> [RECORDS SUPPLIED]:

________________

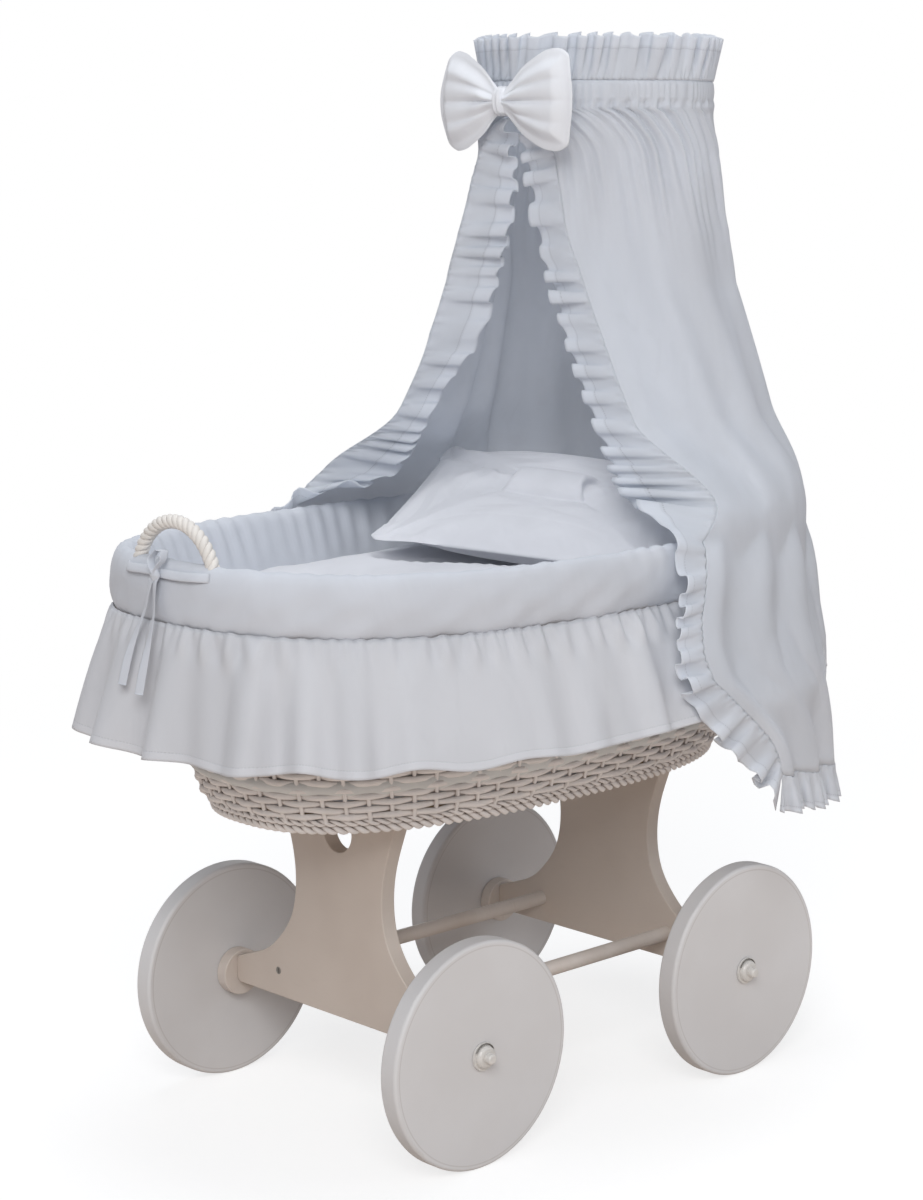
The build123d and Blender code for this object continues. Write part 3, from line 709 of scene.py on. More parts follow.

________________

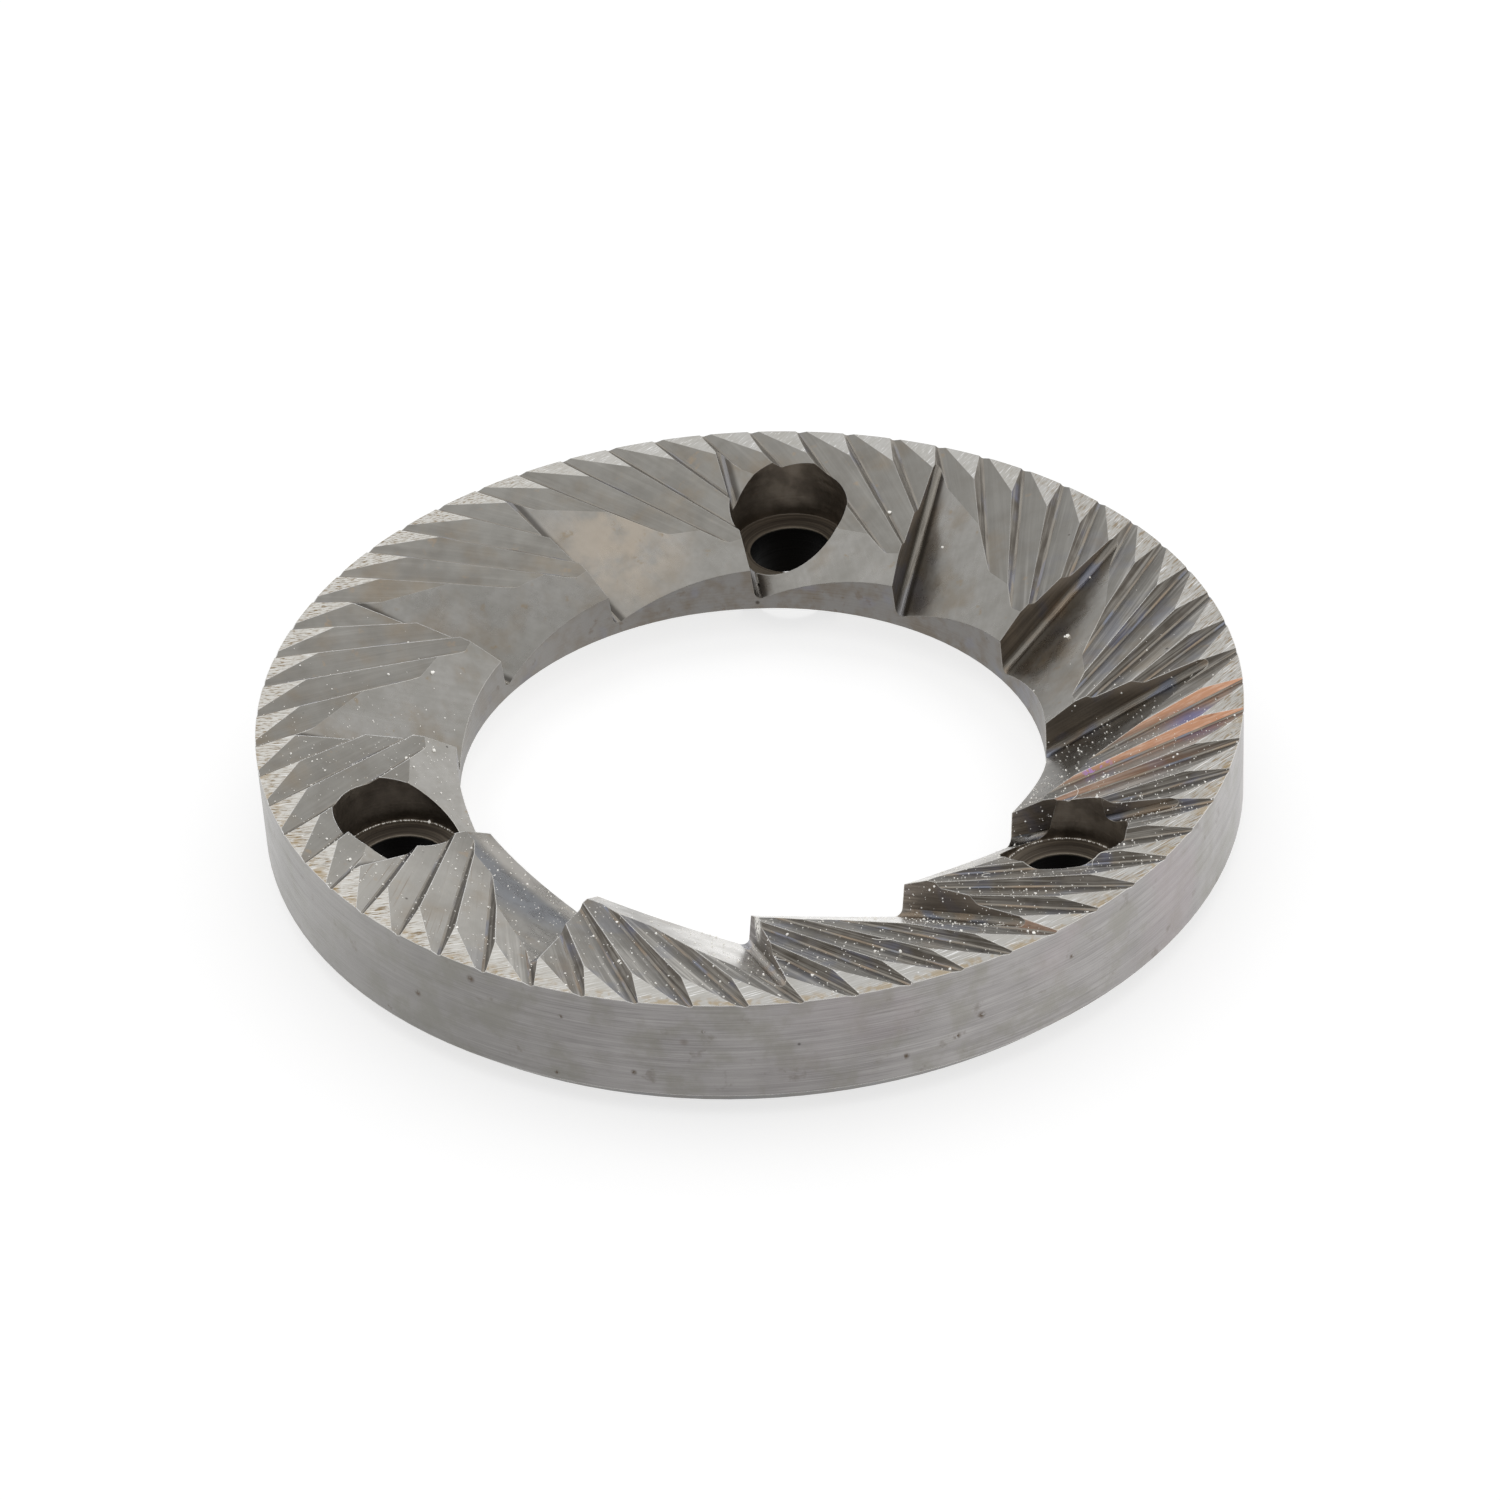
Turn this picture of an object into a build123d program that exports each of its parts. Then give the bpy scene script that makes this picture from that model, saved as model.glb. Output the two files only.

________________

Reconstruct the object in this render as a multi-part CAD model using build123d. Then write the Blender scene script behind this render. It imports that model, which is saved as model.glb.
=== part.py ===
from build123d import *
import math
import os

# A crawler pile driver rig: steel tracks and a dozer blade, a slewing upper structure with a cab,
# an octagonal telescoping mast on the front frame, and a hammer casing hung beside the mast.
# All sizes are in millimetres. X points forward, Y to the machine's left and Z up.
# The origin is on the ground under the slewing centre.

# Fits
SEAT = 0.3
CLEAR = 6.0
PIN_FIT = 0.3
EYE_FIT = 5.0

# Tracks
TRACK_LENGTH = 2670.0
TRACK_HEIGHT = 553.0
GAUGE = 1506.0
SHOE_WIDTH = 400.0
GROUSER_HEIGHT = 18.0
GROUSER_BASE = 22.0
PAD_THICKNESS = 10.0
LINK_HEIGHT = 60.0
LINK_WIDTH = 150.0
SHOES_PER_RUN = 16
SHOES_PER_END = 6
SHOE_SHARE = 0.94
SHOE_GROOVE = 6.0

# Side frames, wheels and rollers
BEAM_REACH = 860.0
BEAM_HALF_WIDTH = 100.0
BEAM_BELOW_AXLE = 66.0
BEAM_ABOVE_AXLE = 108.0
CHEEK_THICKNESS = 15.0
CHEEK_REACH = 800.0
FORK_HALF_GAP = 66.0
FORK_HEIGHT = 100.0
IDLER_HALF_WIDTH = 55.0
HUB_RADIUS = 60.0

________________

> [WHAT TO WORK ON]: Select from the material above each line in which the string "that" appears, and list those lines.

> [ANSWER IN FULL]:
Turn this picture of an object into a build123d program that exports each of its parts. Then give the bpy scene script that makes this picture from that model, saved as model.glb. Output the two files only.
Reconstruct the object in this render as a multi-part CAD model using build123d. Then write the Blender scene script behind this render. It imports that model, which is saved as model.glb.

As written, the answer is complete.